If I send my right hon. Friend some of the correspondence I have received on this subject, will he have the matter further looked into?

Why has there been this delay, in view of the fact that thousands of houses in my constituency and through the South of England have been built of chalk in the past? In view of the great lack of working-class houses, why is this matter still under consideration, after three and a half years?

Because we want to be sure that we are taking a modern view of people's desires, as to type and design of cottages.

Will the Minister consider the preparation of model by-laws as to design, for local authorities, so that the best type of houses will be built?

We shall have to consider all those things when we get the report of the Committee.

Post-War Schemes (Land Acquisition)


asked the Minister of Health whether his Department is permitting local authorities to acquire land now for their post-war housing schemes at prices in excess of the value of such land on 31st March, 1939?

I am sending my hon. Friend a copy of the circular I have recently issued to local authorities on the subject, from which he will see that I have made it clear that the proposed purchase price should not be in excess of the 1939 value.

Service Men's Houses (Possession)


asked the Minister of Health whether he is aware that men who are serving in the Forces and have let their houses on an annual tenancy or for a short term of years are unable to regain possession after the expiration of the period on the ground that the houses are controlled under the Rent and Mortgage Interest (Restrictions) Act; and will he consider introducing legislation so that the Rent and Mortgage Interest (Restrictions) Act does not apply in such cases?
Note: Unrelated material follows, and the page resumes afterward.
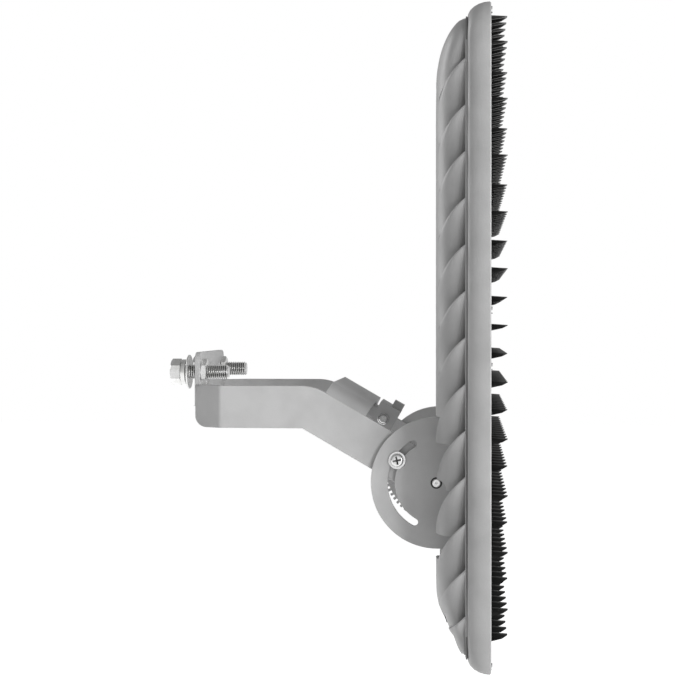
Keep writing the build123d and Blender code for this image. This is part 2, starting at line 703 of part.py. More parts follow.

No, Sir. I would, however point out that under Section 3 of the Rent and Mortgage Interest Restrictions (Amendment) Act, 1933, and Section 3 of the Rent and Mortgage Interest Restrictions Act, 1939, an owner can obtain from the court an order for possession of his house for occupation as a residence for himself without proof of alternative accommodation, unless the court is satisfied that greater hardship would be caused by granting the order than by refusing to grant it. If my hon. Friend has any cases of special difficulty in mind, perhaps he would send me particulars.

Does the Minister consider that those men who have been serving overseas, and have often gone voluntarily to serve, are at a disadvantage compared with the men who stayed at home, and would he not give first consideration to them?

I should be very glad to do anything for their advantage, but I do not see that any special difficulty arises under the present law. If my hon. Friend has any information on the point, I should be glad to have it.

Post-War Development


asked the Minister of Town and Country Planning whether the pre-war regulations as to the number of houses to the acre will continue to apply in post-war housing development schemes?

There were no statutory regulations before the war governing the number of houses to the acre. The provisions to be made by a planning scheme must depend on the circumstances and requirements of the particular locality.

Could my right hon. Friend look into this and make recommendations so that the recommendations and suggestions of the Ministry of Health can be scientifically considered? It is not quite satisfactory at the present time.

Is it not true that large numbers of local authorities did establish a rule that not more than so many houses to the acre could be built?

There were provisions to that effect in town-planning schemes, and they will be continued.

Would not this problem solve itself if the Minister had the good sense to introduce a thorough-going tax on site values?